I got a lot done today. I did the test for the scholarship - and I did well in it, because according to the email they sent me after, I reached the next stage. Also, I finally sent off my financial declaration to Pembroke.

Friday, 13 May 2016

Hiatus

Hello world,

I am sort of on a hiatus from the outside world.

I won't be on my phone much at all.

I will be mostly at home and if I am not, I will be somewhere like Northala Fields.

The next couple of days are going to revolve around: studying intensively; eating healthy and exercising. I guess just getting my mind in the right place for the exam.

At the moment, I just do not want to deal with the outside world.

Everything I guess about other people is just getting to me / putting pressure on me.

The other day, my boss sort of told me off because a girl was sat opposite me eating popcorn even though I did not know her at all.

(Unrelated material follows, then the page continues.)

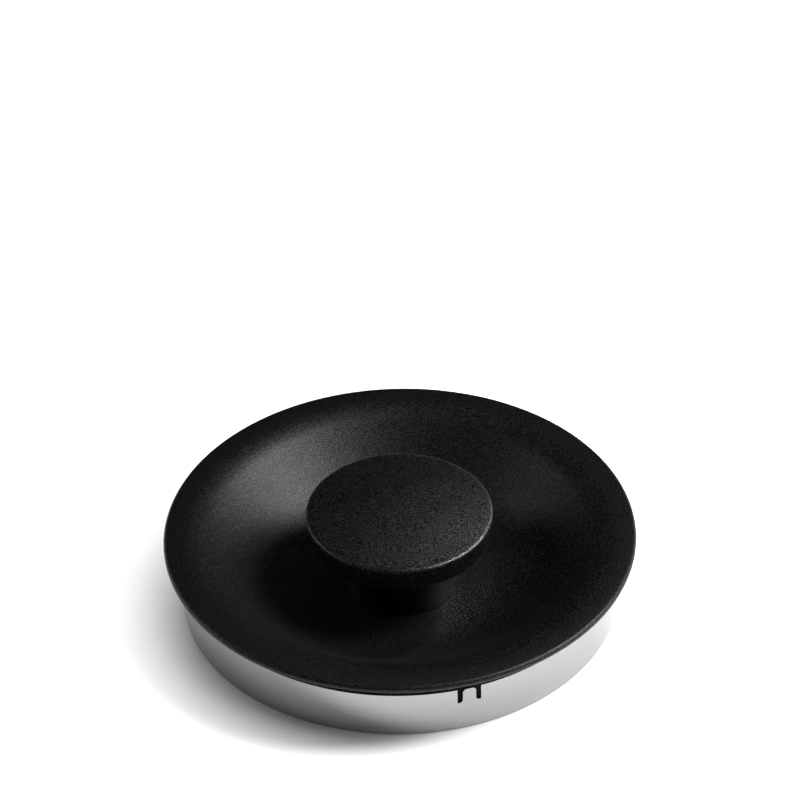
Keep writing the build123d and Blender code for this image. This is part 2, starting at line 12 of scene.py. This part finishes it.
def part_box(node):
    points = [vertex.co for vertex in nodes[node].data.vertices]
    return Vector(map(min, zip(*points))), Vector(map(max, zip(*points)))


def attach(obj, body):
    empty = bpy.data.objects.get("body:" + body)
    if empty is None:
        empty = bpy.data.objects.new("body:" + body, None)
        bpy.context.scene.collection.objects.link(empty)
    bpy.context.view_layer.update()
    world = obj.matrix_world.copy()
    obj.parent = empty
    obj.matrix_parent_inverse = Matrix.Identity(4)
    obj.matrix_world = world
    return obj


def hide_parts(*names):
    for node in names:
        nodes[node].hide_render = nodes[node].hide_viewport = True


MM = 0.001
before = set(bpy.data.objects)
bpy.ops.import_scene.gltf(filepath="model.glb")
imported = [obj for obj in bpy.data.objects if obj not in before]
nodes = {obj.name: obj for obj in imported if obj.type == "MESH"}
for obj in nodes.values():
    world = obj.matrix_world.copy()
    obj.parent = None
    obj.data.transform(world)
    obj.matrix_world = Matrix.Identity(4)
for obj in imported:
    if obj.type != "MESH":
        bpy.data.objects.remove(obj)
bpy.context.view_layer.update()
scene = bpy.context.scene


def extent(node):
    """Outer radius, foot and top of a turned CAD node, in millimetres."""
    low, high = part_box(node)
    return high[0] / MM, low[2] / MM, high[2] / MM


# ---- Sizes, from the frame and from the part's own driving dimensions (mm) ----------------------

RIM_RADIUS, DISH_FOOT, RIM_TOP = extent("lid_dish")
CAP_BOTTOM, CAP_TOP = extent("knob_cap")[1:]
STEM_RADIUS, STEM_FOOT = extent("knob_stem")[:2]

# Gaps left between pieces: slipped in, and loose
SLIP = 0.1
LOOSE = 0.2

# Rounding of plain moulded edges, and of edges close against another piece
EDGE = 0.3
FINE_EDGE = 0.2

# Dish: flat band, convex shoulder, straight wall, concave sweep, flat floor
LIP_ROUND = 1.75
BAND_RADIUS = 92.0
SHOULDER_ROUND = 20.0
SWEEP_ROUND = 44.0
WALL_SLOPE = radians(38)
FLOOR_TOP = 5.0
SHELL = 2.4

# Dish underside: the landing above the collar, the skirt inside it, the rib in the base's bore
LANDING_RADIUS = 91.6
LANDING_Z = 23.4
LANDING_ROUND = 1.2
SKIRT_RADIUS = 88.8
SKIRT_WALL = 2.0
SKIRT_FOOT = 3.4
BASE_BORE = 47.0

# Hub in the middle of the dish, which takes the bolt
HUB_RADIUS = 11.5
HUB_TOP = 17.0
HUB_CEILING = 14.0
HUB_EDGE = 0.5
HUB_ROOT = 0.8
POCKET_RADIUS = 8.8
BOLT_BORE = 3.3

# Knob: a crowned cap, recessed below for its underplate, on a hollow stem
CAP_BOTTOM_RADIUS = 38.2
CAP_TOP_RADIUS = 39.7
CAP_CROWN = 1.5
CAP_EDGE = 1.2
CAP_SKIRT_EDGE = 0.96
RECESS_RADIUS = 35.55
RECESS_DEPTH = 2.4
RECESS_EDGE = 0.15
STEM_WALL = 2.6
STEM_FOOT_EDGE = 0.25

# Worked out from the sizes above
lip_bottom = RIM_TOP - 2 * LIP_ROUND
skirt_bore = SKIRT_RADIUS - SKIRT_WALL
rib_radius = BASE_BORE - LOOSE
slope_rounds = SHOULDER_ROUND + SWEEP_ROUND
straight_drop = RIM_TOP - FLOOR_TOP - slope_rounds * (1 - cos(WALL_SLOPE))
floor_radius = BAND_RADIUS - slope_rounds * sin(WALL_SLOPE) - straight_drop / tan(WALL_SLOPE)

# Fineness of the meshes: flats in a whole turn, and steps along an arc
SEGMENTS = 288
CAP_SEGMENTS = 360
DISH_SEGMENTS = 432
BOWL_STEPS = 28
CROWN_STEPS = 24
LIP_STEPS = 16
CAP_EDGE_STEPS = 8
EDGE_STEPS = 5
SHARP_ANGLE = radians(30)

# Outline points nearer to each other than this are one point, and nearer to the axis are on it (mm)
SAME_POINT = 1e-4
ON_AXIS = 1e-6


# ---- Mesh helpers -------------------------------------------------------------------------------


def arc(centre, radius, start, end, steps):
    """Points on an arc in the (radius, height) plane; angles in radians from outwards."""
    turns = [start + (end - start) * i / steps for i in range(steps + 1)]
    return [(centre[0] + radius * cos(t), centre[1] + radius * sin(t)) for t in turns]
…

I think Lima and I had an argument and we are both sort of just ignoring the other's exsistance for the time being.

People keep coming up to me and asking me to help them with studying and like, it put's pressure on me having to sort either say no, or say yes and find a time that does not clash with something else that I have to do.

It is actually starting to annoy me because I made plans with both Evelin and her arch nemesis on the same day and I couldn't either of them that I had plans with the other, otherwise both parties would have got offended and I did not want to deal with that and to be honest, it was tiring and I'd rather just not make plans with people at the moment.

So the latter was a bunch of irrational excuses for going on a hiatus. (It will only be from today till Tuesday afternoon because I have to work in the evening.)